I loved your last two lines. Priceless!

Julia said...

What is it about people who you go out for drinks with lately? I hope there are normal ones too, and you only tell us about the "um..." ones.

Anonymous said...

It's the sign of a woman who knows herself, but is compassionate, that you made the call.

Aunt Becky said...

It's far better to know what you cannot handle than to try and make nice about it all.

I give you mad props for standing up for yourself. I've been in similar situations before, and they're always so tricky.

thrice said...

Awwh Gawd, another Jewish man let down by another woman. You just know he doesn't get it, as the slouching mom said.

beagle said...

We all have past love regrets I think.

They show us we've grown, but they also remind us where we once were.

Pamela T. said...

"believes that it's not appropriate to mourn a child who didn't live for at least 30 days"
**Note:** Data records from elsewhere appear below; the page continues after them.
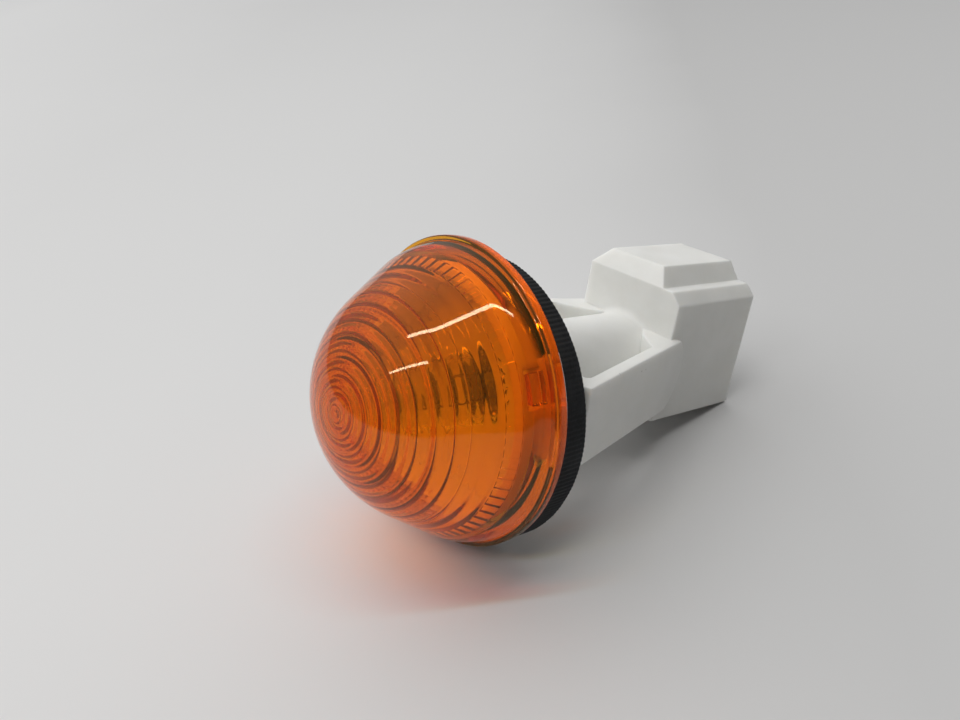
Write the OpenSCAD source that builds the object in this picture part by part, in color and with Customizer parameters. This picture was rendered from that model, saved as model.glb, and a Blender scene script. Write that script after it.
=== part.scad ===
// Round vehicle indicator lamp: domed amber lens, foam gasket and a white moulded housing
// that carries a capless bulb and a blade connector. The lens looks along -Y, Z is up,
// and the origin is on the lamp axis in the panel face, the rear of the gasket.

/* [Lens] */
// Diameter of the lens flange
lens_d = 46; // [44:0.5:50]
// Thickness of the lens flange
flange_t = 1.4; // [1:0.1:2]
// Step from the flange edge in to the collar
flange_step = 0.7; // [0.5:0.1:1.2]
// Height of the collar above the flange
collar_h = 3.1; // [2.9:0.1:4]
// How far the collar leans in over its height
collar_lean = 0.9; // [0.4:0.1:1.2]
// Radius of the shoulder where the dome turns into the collar
shoulder_r = 8; // [4:0.5:9]
// Height of the dome above the flange
dome_h = 20; // [19:0.2:22]
// How much smaller the radius of the round nose is than that of the lens flange
nose_inset = 3.6; // [3:0.1:4.4]
// Thickness of the dome wall
lens_wall = 2.5; // [2.2:0.1:3]
// Distance between optic rings, along the inside of the dome
ring_pitch = 2.2; // [1.8:0.1:2.4]
// Depth of the grooves between the optic rings, into the wall
ring_depth = 0.3; // [0.2:0.05:0.6]
// Number of optic rings round the centre button
ring_count = 8; // [5:1:8]
// Number of fine flutes across the inside of the dome, just above the collar
flute_count = 72; // [48:4:76]
// Depth of a flute
flute_depth = 0.15; // [0.1:0.05:0.2]
// Length of a flute, down the inside of the dome
flute_l = 2.2; // [1.4:0.1:2.6]

/* [Gasket] */
// Thickness of the gasket
gasket_t = 5.7; // [5:0.1:6.4]
// How far the gasket edge lies inside the flange edge
gasket_inset = 1.2; // [0.8:0.1:1.6]
// How far the loose gasket hangs below the lamp axis
gasket_drop = 1.6; // [0:0.1:1.7]
// How far the loose gasket hangs to the left of the lamp axis
gasket_shift = 0.3; // [0:0.1:0.5]

/* [Cup] */
// Gap between the cup and the inside of the collar
cup_gap = 0.7; // [0.4:0.1:1]
// Wall of the cup
cup_wall = 1.6; // [1.2:0.1:2]
// Height of the cup rim in front of the panel face
cup_h = 9.6; // [9.2:0.1:9.7]
// Thickness of the cup floor
cup_floor = 1.8; // [1.4:0.1:2.4]
// Angle round the axis of the middle of the bayonet lug
lug_at = 16; // [0:1:30]
// Angle that a lug spans
lug_span = 40; // [30:1:50]
// Thickness of a lug
lug_t = 1; // [0.8:0.1:1.4]
// Angle round the axis of the middle of the latch window
window_at = 25; // [10:1:30]
// Angle that a latch window spans
window_span = 16; // [12:1:20]

/* [Tube] */
// Outer radius of the bulb tube
tube_r = 8.5; // [8.3:0.1:9.2]
// Wall of the bulb tube
tube_wall = 1.5; // [1.2:0.1:1.7]
// Length of the tube behind the panel face
tube_l = 30.6; // [28:0.2:34]
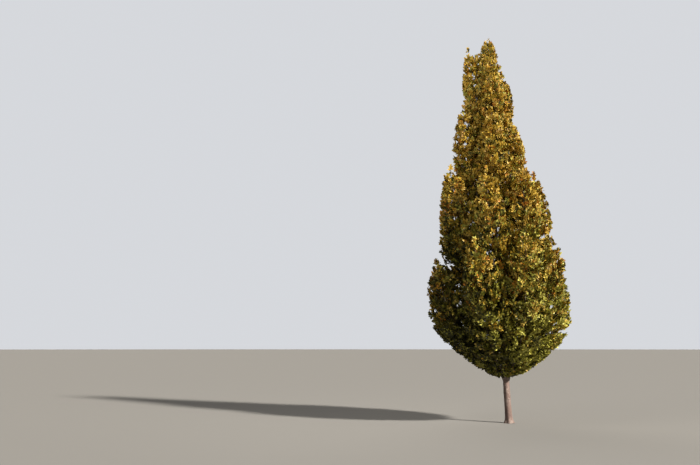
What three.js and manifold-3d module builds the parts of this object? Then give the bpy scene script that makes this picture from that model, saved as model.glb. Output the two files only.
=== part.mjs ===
// A columnar beech about 8.7 m tall, grown on its own on a lawn: one straight trunk to a thin tip,
// steep boughs in four rings round it, and a flame-shaped mass of foliage on the end of each bough.
// Millimetres, +Z up. The origin is the middle of the flat cut under the trunk, at ground level.
// Seen from the front the camera looks along +Y, with +X to the right. The tree leans a little to -X.
import * as THREE from "three";
import { mergeVertices } from "three/addons/utils/BufferGeometryUtils.js";
import Module from "manifold-3d";

const wasm = await Module();
wasm.setup();

const DEGREE = Math.PI / 180;
const CLEARANCE = 0.3;
const MERGE_DISTANCE = 1e-3;

// The trunk: radius above the root flare, the flare itself, the lobes of the roots' tops, and the lean.
const TRUNK = {
  height: 7350,
  footRadius: 77,
  tipRadius: 9,
  taperPower: 1.25,
  flare: 46,
  flareHeight: 62,
  lobes: 5,
  lobeShare: 0.13,
  lobeHeight: 120,
  lobeTurn: 0.7,
  lean: 0.03,
  bow: 26,
  sway: 10,
  clearance: 0.33,
  sides: 14,
  rings: 15,
};

// The underside of the crown is a bowl round the trunk.
const BOWL = { bottom: 935, rise: 560, power: 1.5 };
// A mass is a flame: its radius swells from the foot and closes towards the tip.
const FLAME = {
  foot: 0.7, swell: 1.75, tipPower: 0.7, tipRadius: 72, thinnest: 0.94, stoutest: 1.06, axisSteps: 7,
};

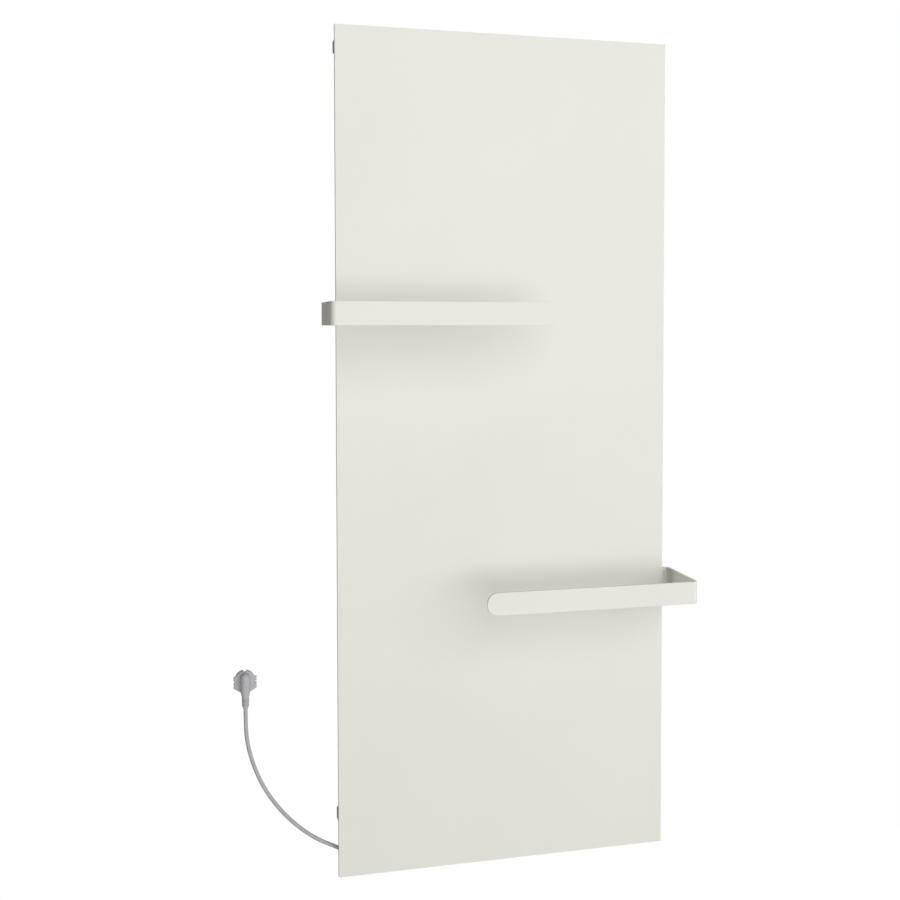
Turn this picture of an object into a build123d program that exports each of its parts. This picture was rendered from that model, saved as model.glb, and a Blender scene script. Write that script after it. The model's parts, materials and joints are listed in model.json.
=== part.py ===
from build123d import *

import math
import os

# Electric towel radiator: a flat heated panel with two flat-bar towel rails, hung on four wall brackets.
# Millimetres, +Z up. The wall is the plane y = 0, the room lies towards -Y and +X is to the right of
# someone who faces the radiator. The origin is on the wall, at the centre of the four wall screws.

# Panel
PANEL_WIDTH = 612.0
PANEL_HEIGHT = 1500.0
PANEL_DEPTH = 8.0
PANEL_FACE = 2.0
PANEL_RIM = 1.5
PANEL_CORNER = 0.8
PANEL_FACE_EDGE = 0.6
WALL_GAP = 37.0

# Wall brackets and the studs that hang the panel on them
BRACKET_WIDTH = 50.0
BRACKET_HEIGHT = 26.0
BRACKET_CORNER = 5.0
BRACKET_EDGE = 0.8
BRACKET_CORE = (10.0, 18.0, 20.0)
BRACKET_CORE_CORNER = 2.0
BRACKET_CORE_PITCH = 12.0
BRACKET_INSET = 2.0
BRACKET_BELOW_TOP = 30.0
BRACKET_ABOVE_BOTTOM = 100.0
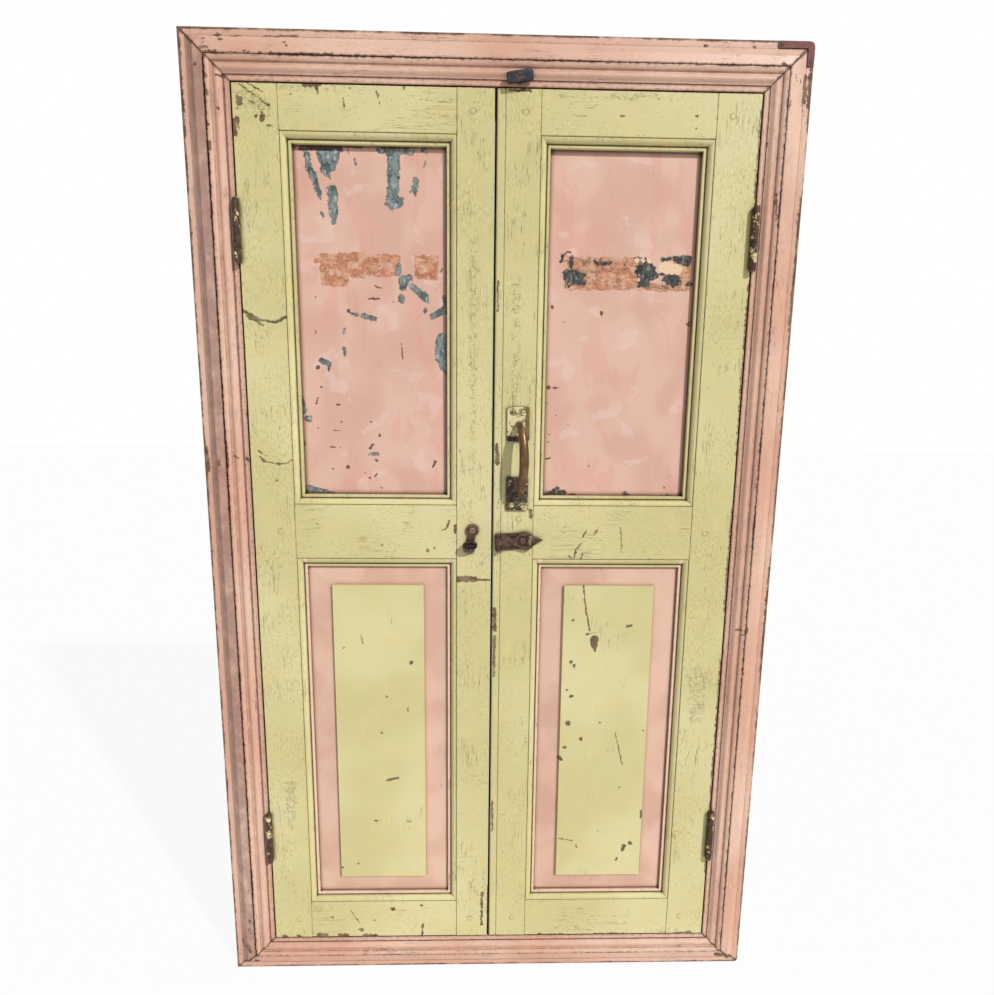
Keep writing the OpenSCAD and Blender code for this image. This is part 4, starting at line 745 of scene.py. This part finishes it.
# %% Sheet metal panels
LEFT_FLAKES = [
    (-196, 424, 2, -14, 2.6, 3.5), (-194, 410, 5, -9, 3.5, 4.2), (-188, 395, 4, -10, 2.8, 2.6),
    (-184, 383, 1, -2, 1.4, 0.7), (-179, 426, 2, -18, 7, 4.1), (-167, 427, -5, -16, 5.8, 4.7),
    (-177, 408, 4, -7, 4.1, 0.9), (-165, 431, 5, -4, 2.6, 1.6), (-192, 433, 30, 0, 4, 4),
    (-171, 391, 0, -6, 4.2, 4.9), (-171, 385, 1, -18, 4.9, 4.5), (-170, 367, 0, -11, 4.3, 1.2),
    (-121, 429, 31, 0, 3.9, 4.3), (-108, 426, 0, -22, 6.8, 5.8), (-108, 404, -1, -25, 5.9, 6.1),
    (-116, 377, 1, 0, 1.4, 1.2), (-100, 382, 0, -1, 2.1, 1.9), (-102, 378, -8, -4, 3.6, 3),
    (-85, 401, -1, -10, 2.6, 3.5), (-86, 389, 0, -3, 1.4, 0.9), (-91, 389, 1.2),
    (-77, 430, 2, -3, 2.6, 1.6), (-147, 419, 1, -4, 1.5, 1.4), (-183, 367, 2, -4, 1.7, 1.3),
    (-104, 316, 0, -7, 2.6, 3), (-99, 300, -1, -7, 5.4, 3.4), (-93, 304, 1, 0, 3.4, 2.9),
    (-90, 295, 13, -11, 3.1, 4.1), (-77, 286, 3, -6, 3.6, 1.7), (-102, 284, 0, -2, 3.4, 3.2),
    (-158, 269, 10, -4, 1, 1), (-142, 264, 12, -3, 2.6, 2.1), (-55, 272, -14, -8, 3.9, 2.6),
    (-77, 270, 2.2), (-56, 285, 2, -13, 1.6, 2.1), (-162, 250, -1, -4, 1.5, 1.4),
    (-163, 230, 0, -7, 1.8, 1), (-187, 217, 6, -3, 3.3, 3), (-180, 214, 0, -6, 2.2, 1.5),
    (-56, 239, -1, -15, 8.9, 9.4), (-53, 212, 2, -5, 7.7, 5.1), (-209, 176, 1, -14, 1.3, 2.3),
    (-204, 155, 3.8), (-210, 127, 2.6), (-207, 77, 28, -5, 3.7, 2.4), (-139, 116, 8, 1, 1, 2.6),
    (-131, 110, 1.7),
]
LEFT_DOTS = [
    (-129, 295, 7, -2, 1.1, 1.1), (-136, 282, 11, 0, 1, 1.3), (-110, 279, 1), (-192, 283, 1),
    (-65, 292, 1), (-60, 310, 2, 3, 1, 1), (-154, 429, 1, -4, 0.7, 0.5), (-75, 419, -2, -7, 0.8, 0.8),
    (-192, 210, 2.5), (-193, 248, 0, -3, 1, 0.9), (-189, 189, 1.4), (-193, 178, -2, -7, 0.9, 1.3),
    (-173, 171, 3, -1, 1.2, 1.2), (-168, 152, 1.4), (-194, 145, 1.2), (-181, 124, 5, 0, 1.2, 1),
    (-171, 124, 2, 0, 0.8, 0.6), (-179, 100, 1.2), (-163, 102, 2.5), (-135, 127, -3, -4, 1.8, 1.8),
    (-144, 96, 1.3), (-139, 90, 1.7), (-131, 95, -2, -3, 1.2, 1.2), (-126, 79, 1.3), (-136, 152, 1.4),
    (-127, 139, 0, -2, 1.3, 1.8), (-66, 109, -3, -6, 1.8, 1.3), (-102, 236, 1, -16, 0.6, 1.1),
    (-178, 142, 7, 0, 0.6, 0.8),
]
LEFT_BAND = [(-186, 294, -156, 327), (-165, 303, -140, 328), (-145, 304, -102, 327),
             (-87, 302, -62, 327), (-193, 317, -184, 323)]
# Grime and painted shadow: near-black boxes along the top of the left sheet, under the top moulding
LEFT_GRIME_AND_SHADOW = [(-204, 427, -158, 437), (-158, 430, -138, 437), (-120, 430, -92, 437)]
RIGHT_FLAKES = [
    (78, 307, 8, -1, 9.4, 8.1), (78, 326, 0, -7, 2.9, 3.4), (67, 322, 3, 8, 1.8, 1.3),
    (70, 330, 6, 2, 1.3, 1), (154, 316, 6, -2, 8.1, 9.4), (163, 312, 6, -3, 7.2, 3.9),
    (151, 300, 6, 1, 2.6, 3.4), (157, 308, 0, -6, 7.9, 5.3), (183, 305, 7, 0, 6.6, 6.3),
    (190, 326, 12, 0, 3.7, 5.5), (174, 326, 12, 2, 1.6, 1.6), (147, 327, 9, 0, 1.6, 1.3),
    (104, 322, 19, -1, 2.9, 1.8), (203, 302, 2, 0, 2.6, 2.4), (171, 311, 7, 0, 1.8, 1.6),
    (60, 74, 18, 0, 3.6, 4.1), (69, 78, 3.8), (84, 72, 6, 0, 1.9, 1.6), (147, 76, 0, -3, 2.7, 4.1),
    (181, 69, 13, 2, 1.7, 3), (205, 70, 6, 3, 1.9, 3.6), (208, 262, 2.7),
]
RIGHT_DOTS = [
    (59, 276, 2), (112, 271, 0, -2, 1.8, 2), (72, 261, 0.9), (57, 192, 0, -1, 2.1, 2.4),
    (64, 191, 1, -1, 1.9, 1.3), (58, 191, 10, 0, 0.7, 0.7), (56, 174, 1.1), (66, 161, 1.1),
    (80, 151, 0.9), (59, 140, 1.2), (58, 132, 1.1), (56, 113, 5, 1, 1.2, 1.2), (104, 105, 1),
    (196, 95, 0.8), (190, 82, 1.4),
]
RIGHT_BAND = [(70, 294, 150, 328), (146, 294, 206, 302), (186, 300, 206, 328)]
RIGHT_CREAM = [(177, 318, 14, -2, 6.3, 5.8), (148, 325, 12, -1, 2.9, 2.9)]


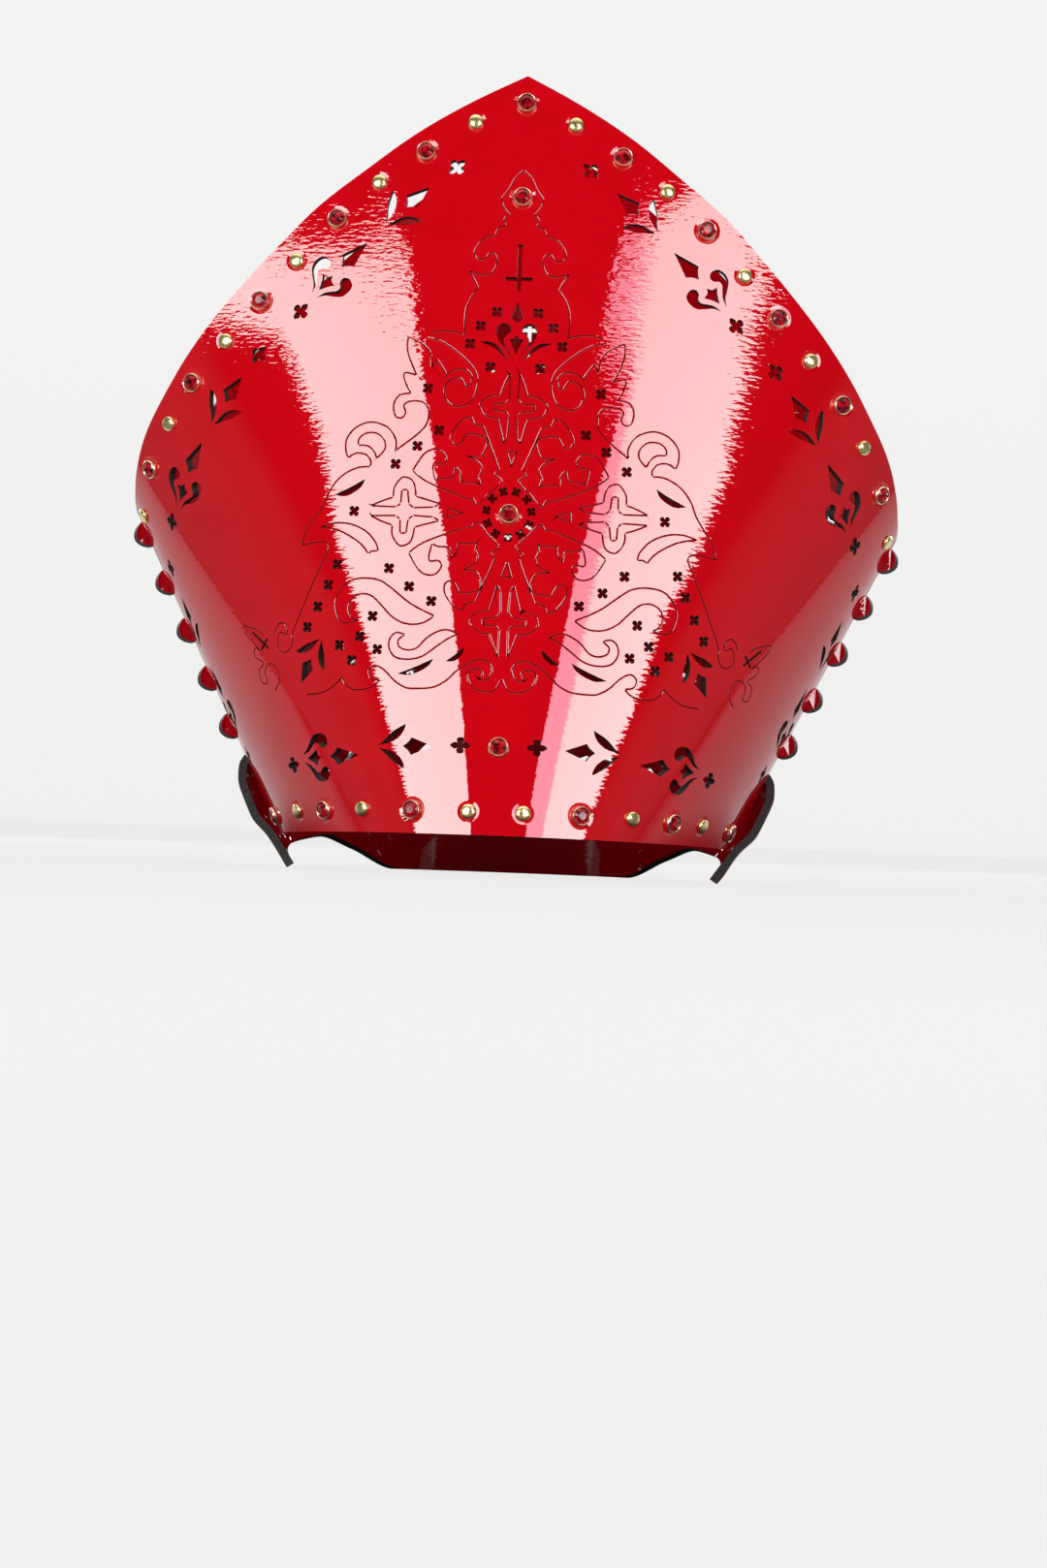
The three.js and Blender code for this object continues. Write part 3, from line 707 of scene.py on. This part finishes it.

Really? Okay that's two religions that negate my life experiences -- the first is Catholic (I'm now persona non grata) and apparently Jewish.

As for why you once dated him, I ask myself the same questions of an old flame...

You can count on us to be genuinely sorry about the twins...

Furrow said...

See, but you're so unique (and strong) for having the guts to break it off, even if it was to an answering machine. I know I'd be call screening for the rest of my life.

Which Box said...

you really do fascinate me. I so want to know more.

I'm surprised you called him to cut things off. I see so many hints of you - what's the word - taking it. That's not it, exactly. Putting up with a higher level of BS than other people say they would. Though of course, in the moment, we all tend to put up with it, dont' we? Few people really do say exactly what they think, in the moment.